In the realm of artificial intelligence (AI) and machine learning (ML), data is the new oil. But just like crude oil, raw data is useless until you clean, refine, and deliver in a functional form. This is where data engineering comes into play. Today, you can expect the big data and data engineering service market to reach USD 325.01 billion by 2033, growing at a CAGR of 17.6%.
While machine learning and data science models are gaining prominence, data engineering helps create the pipelines, processes, and infrastructure that make those models possible.
So, what exactly is data engineering, and what role does it play in the success of AI and ML?
What is Data Engineering?
Data engineering refers to the designing, developing, and managing of the data infrastructure required to accumulate, store, and process raw information. Well, you can also think of this practice as the plumbing behind any data-driven solutions. It helps with the tasks, including:
- Gathering data from different sources, such as real-time streams, APIs, and databases
- Cleaning and converting raw data into functional formats
- Storing data in scalable and efficient systems
- Ensuring data quality, consistency, and availability
In the context of ML and AI, data engineering services ensure that ML engineers and data scientists have access to the correct data – high-quality, well-structured, and all set for model training or analysis.
Significance of Data Engineering in AI and ML Projects
Data engineering is significant in fueling the advancement of AI and ML. It is crucial in building intelligent applications and systems that help revolutionize tomorrow’s world.
Data Collection and Integration
ML and AI models only function smoothly when trained with high-quality data. Data engineering experts build reliable systems that accumulate data from different sources, such as transactional databases, third-party APIs, sensors, and social media. Data might come in various formats and needs integration into an in-sync dataset.

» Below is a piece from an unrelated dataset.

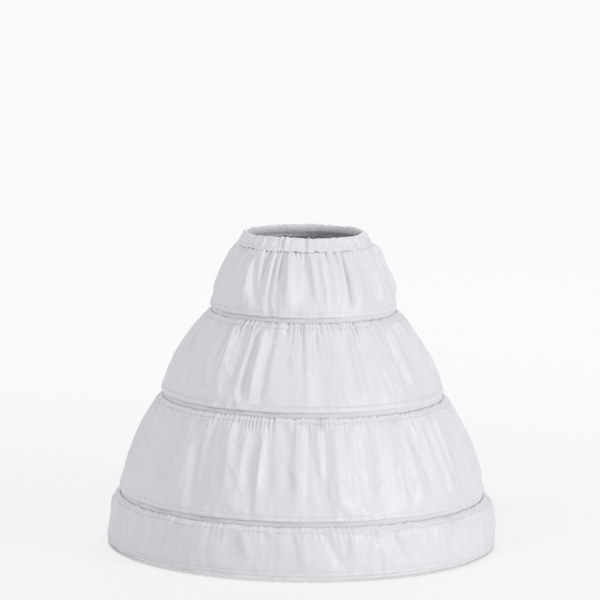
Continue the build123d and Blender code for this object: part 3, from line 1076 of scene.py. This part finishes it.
def lace_ring(width, depth, cord, steps, place, half=False):
    """A ring of lace thread round a place (x, z), with a width and a depth; only its lower half if asked."""
    bpy.ops.object.select_all(action="DESELECT")
    bpy.ops.mesh.primitive_torus_add(
        major_radius=BLANK_RADIUS, minor_radius=BLANK_CORD, major_segments=steps, minor_segments=LACE_SIDES,
        rotation=(math.pi / 2, 0, 0),
    )
    ring = bpy.context.object
    bpy.ops.object.transform_apply(location=True, rotation=True, scale=True)
    if half:
        bpy.ops.object.mode_set(mode="EDIT")
        bpy.ops.mesh.select_all(action="SELECT")
        bpy.ops.mesh.bisect(plane_co=(0, 0, 0.0001), plane_no=(0, 0, 1), clear_outer=True, use_fill=True)
        bpy.ops.object.mode_set(mode="OBJECT")
    points = points_of(ring.data)
    out = np.hypot(points[:, 0], points[:, 2])
    thinner = cord / BLANK_CORD
    offset = (out - BLANK_RADIUS) * thinner - cord
    points[:, 0] = place[0] + points[:, 0] / out * (width / 2 + offset)
    points[:, 2] = place[1] + points[:, 2] / out * (depth + offset)
    points[:, 1] *= thinner
    ring.data.vertices.foreach_set("co", points.ravel())
    ring.data.materials.append(lace_thread_painted_light)
    return ring


def join(pieces):
    """Join pieces into the first of them."""
    make_active(pieces[0])
    for piece in pieces:
        piece.select_set(True)
    bpy.ops.object.join()
    return pieces[0]


def lace_scallop():
    """One scallop: the arch, a smaller arch within it, and the three loops along its edge."""
    top = (0.0, LACE_HIGH - ARCH_DROP)
    depth = top[1] - LACE_LOW - 2 * PICOT_RADIUS + LACE_CORD
    pieces = [
        lace_ring(SCALLOP_WIDTH + 2 * LACE_CORD, depth, LACE_CORD, 12, top, half=True),
        lace_ring(SCALLOP_WIDTH * 0.5, depth * 0.55, LACE_CORD * 0.8, 8, top, half=True),
    ]
    for angle in PICOT_ANGLES:
        turn = math.radians(angle)
        place = (
            (SCALLOP_WIDTH / 2 + PICOT_RADIUS * 0.5) * math.cos(turn),
            top[1] + (depth + PICOT_RADIUS * 0.7) * math.sin(turn),
        )
        pieces.append(lace_ring(2 * PICOT_RADIUS, PICOT_RADIUS, LACE_CORD * 0.75, 6, place))
    return join(pieces)


scallops = copies_of(lace_scallop(), "lace_scallops", places_round(LACE_RADIUS, SCALLOPS))
header = spun_section("lace_header", LACE_RADIUS, HEADER_LEVELS, HEADER_WIDTH, HEADER_CORNER, lace_thread_painted_light)
unroll(header, LACE_RADIUS)
dress(join([scallops, header]), "lace_edging")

For instance, an enterprise might acquire data from client feedback, online transactions, and point-of-sale systems. Hence, data engineering helps incorporate these datasets and offers a unified view for forecasting models or recommendation system training.
Data Cleansing and Preparation
Raw data is chaotic. It comes with inconsistencies, missing values, duplicates, and errors. Hence, you can use data engineering practices to clean and preprocess this data. Wondering how? Let's see:
- Filling in or removing missing values
- Ensuring every record is unique
- Correcting faults in data entries
- Converting data into a consistent format
These steps help ensure data quality and allow AI and ML models to work effectively.
Data Transformation and Feature Engineering
Once your data is clean, it's time to transform it into a proper format for analysis. The process might include encoding categorical variables, normalizing numerical values, or building new features to improve the model’s predictive power. Also, feature engineering is a vital step in the ML pipeline, as developing new features can influence model performance.
Data Pipeline Automation
Automated data pipelines help ensure efficient data flow. These pipelines ease the process of continuous collection, processing, and migration from sources to data warehouses and analytical tools. Automation also ensures data is up-to-date and readily available for real-time analytics. It is advantageous for real-time dynamic solutions such as fraud detection systems and recommendation software.
How does Data Engineering help Improve AI and ML Projects?
Data engineering solutions are the silent force in ML and AI, which significantly impacts their success in the below-mentioned areas:
1. Model Accuracy and Performance - High-quality data helps fuel intelligent models. The experts should ensure that data is clean, complete, and adequately structured for the opted algorithms. This includes managing tasks like rightly labeling data for supervised learning, removing inconsistencies, and collecting data from different sources.
2. Efficiency and Scalability - As data volumes increase, so does the demand for AI and ML systems. With an efficient data engineering workflow, experts can design and develop scalable data pipelines that help gather, store, and process massive datasets.
3. Collaboration - Open communication between ML engineers, data engineers, and data scientists is imperative. Engineers are the bridge and help determine data access approaches, document pipelines and encourage a better understanding of the data used in AI and ML projects.
Conclusion
In AI and ML projects, you cannot overstate the role of data engineering. Data engineering experts are like the unsung heroes who pave the way for successful AI and ML initiatives. They also ensure the data is properly accumulated, cleaned, integrated, and converted. Hence, data engineering helps data scientists and machine learning engineers build accurate and reliable models that foster innovation across different industry verticals.